Медведь бежал не оглядываясь. Такого ужаса «хозяин тайги» не испытывал, пожалуй, с детских времён, когда  он – заблудившийся, сидел на тоненьком суку раскачивающегося дерева, а по его стволу лез огромный и голодный самец косолапый. К счастью, он не смог добраться до медвежонка – сосна оказалась слишком тонкой.

Услышав невероятный звук в той большой берлоге, медведь в первый момент не понял что это было. Ему показалось, будто он с разбегу саданулся о что-то невероятно твёрдое. Будто напоролся на стену. Звук проник в черепную коробку когтистой лапой, и мозги словно вскипели. Какая сумасшедшая боль! Мотнув ошарашено мордой, в следующий момент топтыгин понял, что единственное, что  он сейчас хочет, это убежать как можно быстрее и дальше от этого убивающего рассудок звука. Оставляя под собой жидкую смесь переработанных корешков и пары утренних мышей, он развернулся на 180 градусов. И рванул назад, почти ничего не видя перед собой. Вроде там были какие-то люди. Он пролетел мимо, не успев твёрдо запечатлеть этот факт в памяти. Возможно, были, а, может, померещилось. Засевший раскаленной занозой в голове звук гнал его прочь. И он летел, слепо повинуясь природному инстинкту.

Оставив позади страшный подъезд, косолапый во всю прыть помчался к темнеющему за низкими строениями лесу. На бегу, вывалив длинный язык, медведь навсегда зарёкся подходить к человеку.
Светало. Красное солнце окрасило верхушки деревьев в ярко-розовые тона. Спасительный лес стремительно приближался. На опушке косолапый вдруг почувствовал себя плохо. Заноза переместилась куда-то в область грудины и начала постепенно проникать глубже и глубже. Вздымающийся кузнечным мехом косматый бок, привалился к шершавому сосновому стволу. Медведь затравленно оглянулся, грудь заполнил тихий болезненный рык. Не понимая, что с ним происходит, зверь неожиданно увидел вокруг себя темноту. Удивившись внезапно опустившейся внеплановой ночи, он оскалился и испустил дух.

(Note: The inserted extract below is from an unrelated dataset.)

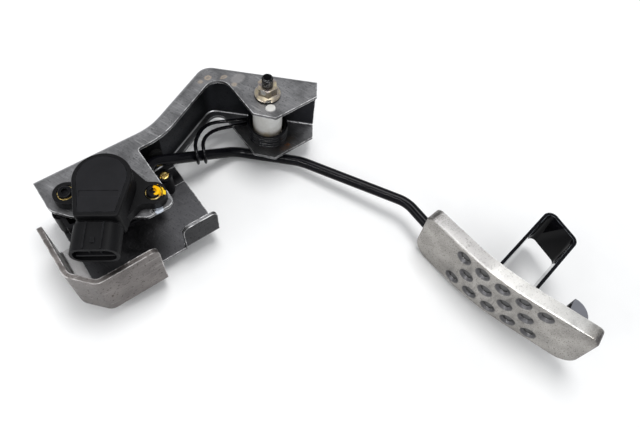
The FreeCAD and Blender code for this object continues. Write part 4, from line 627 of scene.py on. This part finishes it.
def springPath(spring):
    # the hook over the rod, the straight arm, the coil and the leg along the web
    shape = springShape
    legAngle = shape["webAngle"] + shape["legLean"]
    turn = spring["angle"] - legAngle - 180 + 360 * shape["turns"]
    corners = round(turn / 360 * shape["cornersPerTurn"])
    step = turn / corners
    level = shape["firstLevel"] + spring["order"] * shape["spacing"]
    start = turnedBy(0, shape["mean"], spring["angle"] - 180) + Vector((0, 0, level))
    elbow = start + turnedBy(1, 0, spring["angle"]) * spring["arm"] + Vector((0, 0, shape["armRise"]))
    over = Vector(spring["over"])
    end = Vector((over.x, over.y, spring["end"]))
    path = [end, end + Vector((0, 0, shape["tipLength"])), over, Vector(spring["back"]), elbow,
            elbow.lerp(start, shape["elbowReach"]), start.lerp(elbow, shape["startReach"])]
    cornerReach = shape["mean"] / math.cos(math.radians(step / 2))
    rise = shape["pitch"] * turn / 360
    for i in range(corners):
        corner = turnedBy(cornerReach, 0, spring["angle"] - 90 - step * (i + 0.5))
        path.append(corner + Vector((0, 0, level + rise * i / (corners - 1) * shape["riseShare"])))
    foot = turnedBy(0, shape["mean"], legAngle) + Vector((0, 0, path[-1].z))
    return path + [foot + turnedBy(1, 0, legAngle) * distance for distance in shape["leg"]]


def makeSpring(name, spring):
    bpy.ops.curve.primitive_nurbs_path_add()
    wire = bpy.context.object
    wire.name = "spring_" + name
    wire.data.splines.clear()
    path = springPath(spring)
    line = wire.data.splines.new("NURBS")
    line.points.add(len(path) - 1)
    for point, place in zip(line.points, path):
        point.co = (*(place * millimetre + pivotPlace), 1)
    line.points[0].radius = springShape["tipRadius"]
    line.order_u = springShape["curveOrder"]
    line.use_endpoint_u = True
    line.resolution_u = springShape["curveSteps"]
    wire.data.resolution_u = springShape["curveSteps"]
    wire.data.dimensions = "3D"
    wire.data.bevel_depth = springShape["wire"] / 2 * millimetre
    wire.data.bevel_resolution = springShape["sides"] // 4
    wire.data.use_fill_caps = True
    bpy.ops.object.convert(target="MESH")
    bpy.ops.object.shade_smooth_by_angle(angle=math.radians(springShape["smoothAngle"]))
    wire.data.materials.append(finishes["spring_steel"])
    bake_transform(wire)
    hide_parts("return_spring_" + name)
    bpy.ops.object.select_all(action="DESELECT")


for name, spring in springs.items():
    makeSpring(name, spring)
print("return springs wound")


# Screw thread on the stud

studThread = {"radius": 3.92, "depth": 0.26, "pitch": 1.25, "turns": 4, "steps": 28, "start": 51.75}


def makeStudThread():
    # a small triangle wound up the stud
    shape = studThread
    beside = (shape["radius"] * millimetre, 0, 0)
    bpy.ops.mesh.primitive_circle_add(vertices=3, radius=shape["depth"] * millimetre, fill_type="NOTHING",
                                      location=beside, rotation=(math.radians(90), 0, 0))
    thread = bpy.context.object
    thread.name = "stud_thread"
    bpy.ops.object.mode_set(mode="EDIT")
    bpy.ops.transform.rotate(value=math.radians(90), orient_axis="Y", center_override=beside)
    bpy.ops.object.mode_set(mode="OBJECT")
    bpy.ops.object.transform_apply(location=True, rotation=True, scale=True)
    winding = thread.modifiers.new("winding", "SCREW")
    winding.axis = "Z"
    winding.screw_offset = shape["pitch"] * millimetre
    winding.iterations = shape["turns"]
    winding.steps = shape["steps"]
    winding.render_steps = shape["steps"]
    bpy.ops.object.modifier_apply(modifier="winding")
    bpy.ops.object.mode_set(mode="EDIT")
    bpy.ops.mesh.select_all(action="DESELECT")
    bpy.ops.mesh.select_mode(type="EDGE")
    bpy.ops.mesh.select_non_manifold()
    bpy.ops.mesh.fill()  # closes the two ends
    bpy.ops.mesh.select_all(action="SELECT")
    bpy.ops.mesh.normals_make_consistent(inside=False)
    bpy.ops.object.mode_set(mode="OBJECT")
    thread.location = (pivotPlace.x, pivotPlace.y, shape["start"] * millimetre)
    bpy.ops.object.transform_apply(location=True)
    thread.data.materials.append(finishes["shaft_steel"])
    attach(thread, "bracket")
    bpy.ops.object.select_all(action="DESELECT")


makeStudThread()
print("stud thread cut")


# Contact tongue inside the sensor's socket

socketTongue = {
    "origin": (-2.7, -38.8, 41.0), "turn": -33.5, "left": -13.6, "right": 8.8, "back": -31.6, "front": -43.4,
    "low": 7.2, "high": 8.5, "ribs": (-5.7, 0.9), "ribThickness": 1.1, "ribTop": 15.4, "ribFront": -42.0,
    "ribSink": 0.3, "bevel": 0.35, "bevelSteps": 2,
}


def joinPieces(pieces):
    bpy.ops.object.select_all(action="DESELECT")
    for piece in pieces:
        piece.select_set(True)
    bpy.context.view_layer.objects.active = pieces[0]
    bpy.ops.object.join()
    return bpy.context.object


def addBlock(low, high):
    middle = [(a + b) / 2 * millimetre for a, b in zip(low, high)]
    bpy.ops.mesh.primitive_cube_add(size=1, location=middle)
    block = bpy.context.object
    block.scale = [abs(b - a) * millimetre for a, b in zip(low, high)]
    bpy.ops.object.transform_apply(location=True, rotation=False, scale=True)
    return block


def makeSocketTongue():
    shape = socketTongue
    blocks = [addBlock((shape["left"], shape["front"], shape["low"]),
                       (shape["right"], shape["back"], shape["high"]))]
    half = shape["ribThickness"] / 2
    for middle in shape["ribs"]:
        blocks.append(addBlock((middle - half, shape["ribFront"], shape["high"] - shape["ribSink"]),
                               (middle + half, shape["back"], shape["ribTop"])))
    tongue = joinPieces(blocks)
    tongue.name = "socket_tongue"
    rounding = tongue.modifiers.new("rounding", "BEVEL")
    rounding.width = shape["bevel"] * millimetre
    rounding.segments = shape["bevelSteps"]
    bpy.ops.object.modifier_apply(modifier="rounding")
    tongue.rotation_euler = (0, 0, math.radians(shape["turn"]))
    tongue.location = inMetres(shape["origin"])
    bpy.ops.object.transform_apply(location=True, rotation=True, scale=True)
    tongue.data.materials.append(finishes["cover_plastic"])
    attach(tongue, "bracket")
    bpy.ops.object.select_all(action="DESELECT")


makeSocketTongue()
print("socket tongue made")


# Pedal pad with a dish round each grip hole

def makeDishCutter():
    # a stepped plug of rings, its axis along Z and level 0 on the face
    level, radius = padDish["rings"][0]
    bpy.ops.mesh.primitive_circle_add(vertices=padDish["corners"], radius=radius * millimetre,
                                      fill_type="NGON", location=(0, 0, level * millimetre))
    cutter = bpy.context.object
    cutter.name = "dishCutter"
    bpy.ops.object.transform_apply(location=True)
    bpy.ops.object.mode_set(mode="EDIT")
    for below, above in zip(padDish["rings"], padDish["rings"][1:]):
        step = (0, 0, (above[0] - below[0]) * millimetre)
        bpy.ops.mesh.extrude_region_move(TRANSFORM_OT_translate={"value": step})
        grow = above[1] / below[1]
        bpy.ops.transform.resize(value=(grow, grow, 1), center_override=(0, 0, above[0] * millimetre))
    bpy.ops.mesh.select_all(action="SELECT")
    bpy.ops.mesh.normals_make_consistent(inside=False)
    bpy.ops.object.mode_set(mode="OBJECT")
    return cutter


def placeCutters():
    # one copy of the plug in each grip hole, all joined
    first = makeDishCutter()
    cutters = []
    for distance, height in dishSpots():
        out = padFace(distance)[1]
        turn = Vector((out.x, out.y, 0)).to_track_quat("Z", "Y").to_matrix().to_4x4()
        cutter = first.copy()
        cutter.data = first.data.copy()
        bpy.context.scene.collection.objects.link(cutter)
        cutter.matrix_world = Matrix.Translation(onPad(distance, height) * millimetre) @ turn
        cutters.append(cutter)
    bpy.data.objects.remove(first)
    return joinPieces(cutters)


def makePedalPad():
    cutter = placeCutters()
    skin = nodes["pedal_pad"].copy()
    skin.data = nodes["pedal_pad"].data.copy()
    skin.parent = None
    skin.name = "pad_face"
    bpy.context.scene.collection.objects.link(skin)
    bpy.ops.object.select_all(action="DESELECT")
    skin.select_set(True)
    bpy.context.view_layer.objects.active = skin
    bpy.ops.object.mode_set(mode="EDIT")
    bpy.ops.mesh.select_all(action="SELECT")
    bpy.ops.mesh.remove_doubles(threshold=padDish["mergeReach"] * millimetre)
    bpy.ops.object.mode_set(mode="OBJECT")
    dishes = skin.modifiers.new("dishes", "BOOLEAN")
    dishes.operation = "DIFFERENCE"
    dishes.solver = "EXACT"
    dishes.object = cutter
    bpy.ops.object.modifier_apply(modifier="dishes")
    bpy.data.objects.remove(cutter)
    bpy.ops.object.shade_smooth_by_angle(angle=math.radians(padDish["smoothAngle"]))
    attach(skin, "pedal")
    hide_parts("pedal_pad")
    bpy.ops.object.select_all(action="DESELECT")
    print("pad face has", len(skin.data.polygons), "faces")


makePedalPad()


# Floor, light and camera

studio = {
    "floorTint": (0.93, 0.93, 0.93), "floorLight": (0.96, 0.96, 0.96), "floorRough": 0.6,
    "speckleScale": 30.0, "speckleRange": (0.3, 0.7),
    "floorSlope": (-0.0609, 0.1024), "floorLevel": -0.012885, "floorReach": 4.0,
    "worldTint": (0.97, 0.985, 1.0), "worldPower": 0.64, "aim": (0.1, -0.12, 0),
    "keyPower": 14.5, "keySize": 0.75, "keyPlace": (0.42, 0.1, 1.65),
    "sidePower": 5.0, "sideSize": 0.8, "sidePlace": (-1.2, 0.05, 0.75),
    "glintPower": 6.5, "glintLength": 0.9, "glintWidth": 0.018, "glintPlace": (-0.2, -0.5, 0.8),
}
cameraView = {
    "place": (-0.0304, -0.2529, 0.3620), "right": (0.80042, -0.59444, 0.07738),
    "down": (-0.48737, -0.72050, -0.49332), "forward": (0.34900, 0.35703, -0.86640),
    "focalPixels": 582.2, "pictureWidth": 640, "filmWidth": 36, "nearest": 0.01,
}


def makeFloor():
    bpy.ops.mesh.primitive_grid_add(x_subdivisions=4, y_subdivisions=4, size=2 * studio["floorReach"])
    floor = bpy.context.object
    floor.name = "floor"
    slopeX, slopeY = studio["floorSlope"]
    for vertex in floor.data.vertices:
        vertex.co.z = slopeX * vertex.co.x + slopeY * vertex.co.y + studio["floorLevel"]
    paper, tree, shader, place = newMaterial("paleFloor")
    spots = noise(tree, place, studio["speckleScale"], detail=2.0, rough=0.5)
    speckle = ramp(tree, spots, *studio["speckleRange"])
    tint = blendColor(tree, speckle, studio["floorTint"], studio["floorLight"])
    tree.links.new(tint, shader.inputs["Base Color"])
    shader.inputs["Roughness"].default_value = studio["floorRough"]
    floor.data.materials.append(paper)
    bpy.ops.object.select_all(action="DESELECT")


def makeWorld():
    world = bpy.data.worlds.new("studioWorld")
    bpy.context.scene.world = world
    world.use_nodes = True
    background = world.node_tree.nodes["Background"]
    background.inputs["Color"].default_value = asColor(studio["worldTint"])
    background.inputs["Strength"].default_value = studio["worldPower"]


def addSoftLight(name):
    # a round lamp that looks at the middle of the pedal
    data = bpy.data.lights.new(name + "Light", "AREA")
    data.shape = "DISK"
    data.size = studio[name + "Size"]
    data.energy = studio[name + "Power"]
    light = bpy.data.objects.new(name + "Light", data)
    light.location = studio[name + "Place"]
    light.rotation_euler = (Vector(studio["aim"]) - light.location).to_track_quat("-Z", "Y").to_euler()
    bpy.context.scene.collection.objects.link(light)


def addGlintStrip():
    # a long thin lamp, level with the picture, that only shows as a line of light on gloss paint
    data = bpy.data.lights.new("glintStrip", "AREA")
    data.shape = "RECTANGLE"
    data.size = studio["glintLength"]
    data.size_y = studio["glintWidth"]
    data.energy = studio["glintPower"]
    strip = bpy.data.objects.new("glintStrip", data)
    away = (Vector(studio["glintPlace"]) - Vector(studio["aim"])).normalized()
    across = away.cross(Vector(cameraView["right"])).normalized()
    turn = Matrix((across.cross(away), across, away)).transposed()
    strip.matrix_world = Matrix.Translation(studio["glintPlace"]) @ turn.to_4x4()
    strip.visible_diffuse = False
    bpy.context.scene.collection.objects.link(strip)


def addCamera():
    lens = bpy.data.cameras.new("photoCamera")
    lens.sensor_fit = "HORIZONTAL"
    lens.sensor_width = cameraView["filmWidth"]
    lens.lens = cameraView["focalPixels"] / cameraView["pictureWidth"] * cameraView["filmWidth"]
    lens.clip_start = cameraView["nearest"]
    camera = bpy.data.objects.new("photoCamera", lens)
    axes = (cameraView["right"], -Vector(cameraView["down"]), -Vector(cameraView["forward"]))
    camera.matrix_world = Matrix.Translation(cameraView["place"]) @ Matrix(axes).transposed().to_4x4()
    bpy.context.scene.collection.objects.link(camera)
    bpy.context.scene.camera = camera


makeFloor()
makeWorld()
addSoftLight("key")
addSoftLight("side")
addGlintStrip()
addCamera()
bpy.context.scene.view_settings.view_transform = "Standard"
print("studio set up")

Он уже не видел, как какие-то люди, закопчённые кострами и в стоптанных дальними переходами сапогах, остановились неподалеку, не решаясь приблизиться к уснувшему великану. Первой к коченеющему телу подскочила отважная лайка. Уцепившись в палец задней лапы она свирепо зарычала.
Медведь не почувствовал боли. Он уже вообще ничего не чувствовал.